GIVEN DATA>

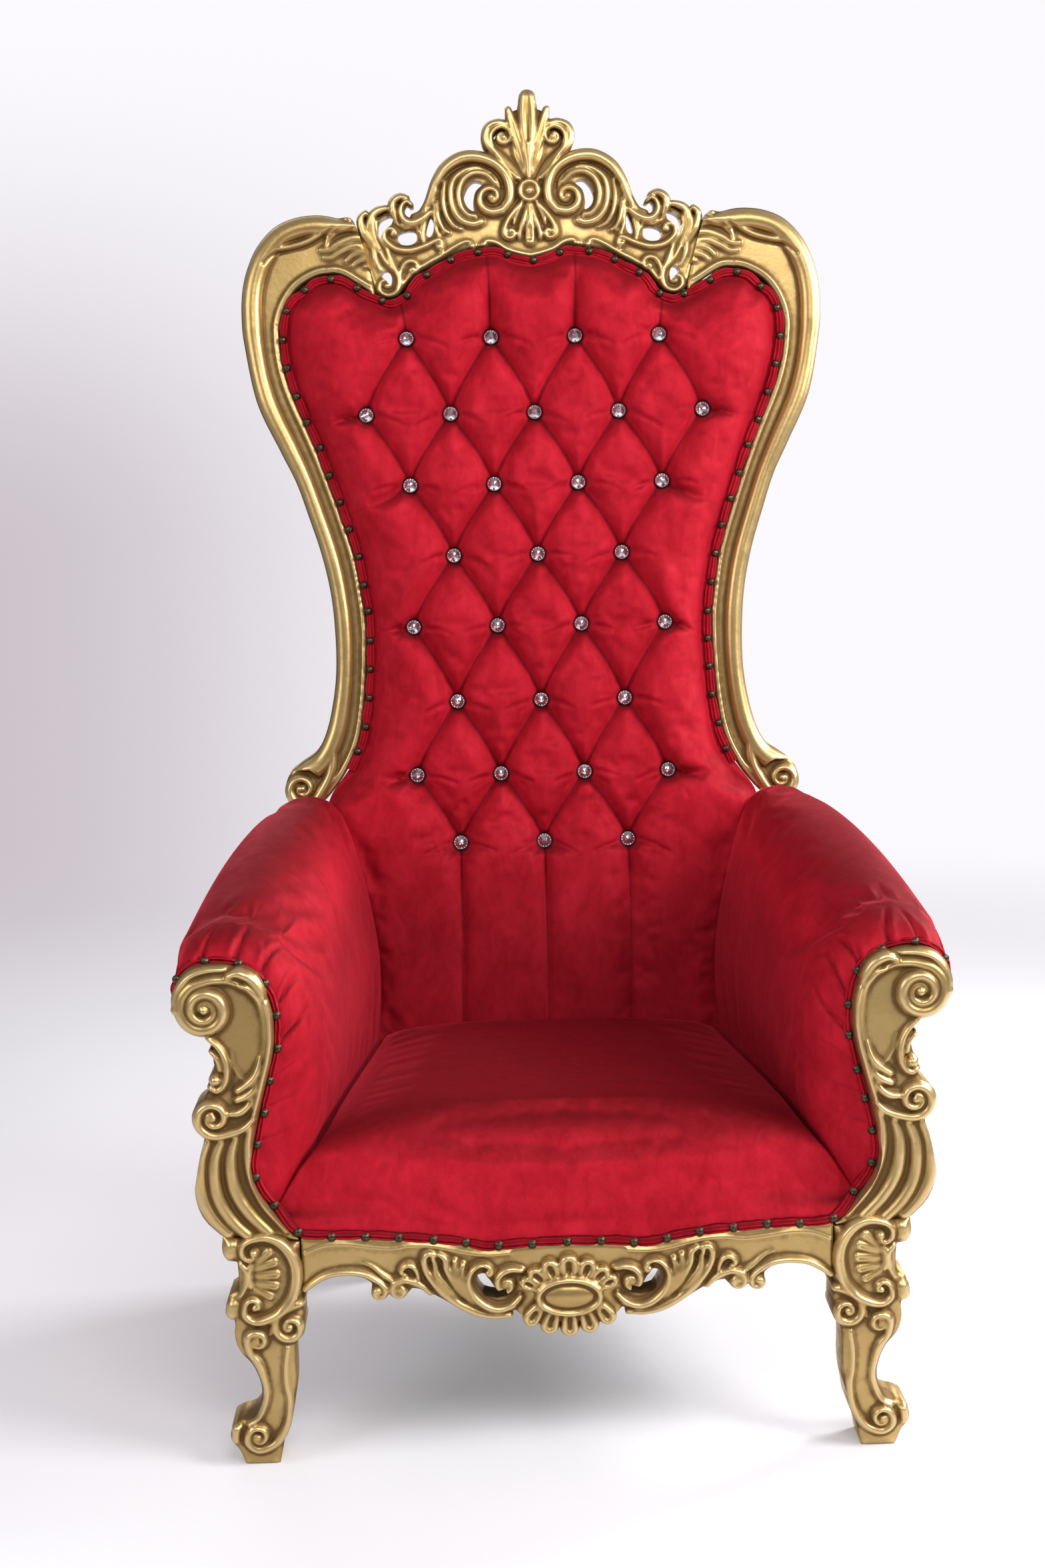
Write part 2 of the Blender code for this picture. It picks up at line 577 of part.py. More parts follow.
clear_scene()
THRONE = new_collection("throne_armchair")
CUTTERS = new_collection("cutters")
GOLD = new_material("antique_gold", (0.55, 0.38, 0.13), 0.35, 0.9)
VELVET = new_material("crimson_velvet", (0.62, 0.01, 0.04), 0.75, 0.0)
WOOD = new_material("frame_wood", (0.45, 0.29, 0.15), 0.6, 0.0)
LINING = new_material("black_lining", (0.03, 0.03, 0.03), 0.9, 0.0)
CRYSTAL = new_material("crystal", (0.85, 0.85, 0.88), 0.1, 0.2)

front_legs()
arm_posts()
front_apron()
apron_medallion()
back_stiles()
crest()
crest_rosette()
rear_posts()
seat_rails()
back_rails()
corner_blocks()
back_cushion()
tuft_buttons()
seat_cushion()
seat_base()
arm_pads()
outside_arms()
outside_back()
welts()
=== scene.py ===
"""Looks of the throne armchair: carved gilding, tufted velvet, trim, light and camera.

Everything is in metres in the CAD frame: +Z up, the chair faces -Y, and "right" is +X.
Carvings are reliefs: heights over a fine grid in x and z, shaped by strokes as a gouge would.
"""
import json
import math

import bmesh
import bpy
import numpy as np
from mathutils import Matrix, Vector
from mathutils.geometry import tessellate_polygon


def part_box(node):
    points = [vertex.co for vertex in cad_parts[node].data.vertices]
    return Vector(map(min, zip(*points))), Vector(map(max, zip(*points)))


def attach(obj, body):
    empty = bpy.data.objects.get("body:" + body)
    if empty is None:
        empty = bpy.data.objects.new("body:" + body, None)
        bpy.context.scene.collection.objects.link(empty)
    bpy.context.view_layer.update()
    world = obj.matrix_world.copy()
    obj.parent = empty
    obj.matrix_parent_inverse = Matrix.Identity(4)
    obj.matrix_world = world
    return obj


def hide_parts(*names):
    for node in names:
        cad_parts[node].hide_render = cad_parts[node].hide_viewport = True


# ---------------------------------------------------------------- dimensions, as in the CAD
FRONT_Y = -0.391                    # front plane of legs, arm posts and apron
BACK_Z = 0.780                      # height where the back's front plane is BACK_Y
BACK_Y = 0.249                      # front plane of the leaning back at that height
BACK_LEAN = math.tan(math.radians(6.34))
STILE_BOARD = 0.046                 # thickness of the back stiles and the crest
BOARD = 0.055                       # thickness of legs and arm posts
CELL = 0.0015                       # grid step of the carvings
STROKE_STEP = 0.0009                # step of the gouge along a stroke
GLAZE_WEAR_HIGHLIGHT_SPAN = 0.0022                  # a carving this far above or below its surroundings is fully toned
GLAZE_WEAR_HIGHLIGHT_REACH = 14                     # blur passes that make up those surroundings
SHARP_EDGE = math.radians(62.0)     # a carving's edge is shaded sharp above this angle
SIDES = ((1, "right"), (-1, "left"))

# ---------------------------------------------------------------- camera and light
CAMERA_PLACE = (-0.108, -3.048, 1.272)
CAMERA_PITCH, CAMERA_YAW, CAMERA_ROLL = 8.44, -1.34, 1.19      # degrees
CAMERA_LENS = 50.0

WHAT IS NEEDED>
Copy out precisely the lines that begin at the line containing "front_legs()" and end at the line containing "obj.parent = empty", including both; write nothing else.

COMPLETE OUTPUT>
front_legs()
arm_posts()
front_apron()
apron_medallion()
back_stiles()
crest()
crest_rosette()
rear_posts()
seat_rails()
back_rails()
corner_blocks()
back_cushion()
tuft_buttons()
seat_cushion()
seat_base()
arm_pads()
outside_arms()
outside_back()
welts()
=== scene.py ===
"""Looks of the throne armchair: carved gilding, tufted velvet, trim, light and camera.

Everything is in metres in the CAD frame: +Z up, the chair faces -Y, and "right" is +X.
Carvings are reliefs: heights over a fine grid in x and z, shaped by strokes as a gouge would.
"""
import json
import math

import bmesh
import bpy
import numpy as np
from mathutils import Matrix, Vector
from mathutils.geometry import tessellate_polygon


def part_box(node):
    points = [vertex.co for vertex in cad_parts[node].data.vertices]
    return Vector(map(min, zip(*points))), Vector(map(max, zip(*points)))


def attach(obj, body):
    empty = bpy.data.objects.get("body:" + body)
    if empty is None:
        empty = bpy.data.objects.new("body:" + body, None)
        bpy.context.scene.collection.objects.link(empty)
    bpy.context.view_layer.update()
    world = obj.matrix_world.copy()
    obj.parent = empty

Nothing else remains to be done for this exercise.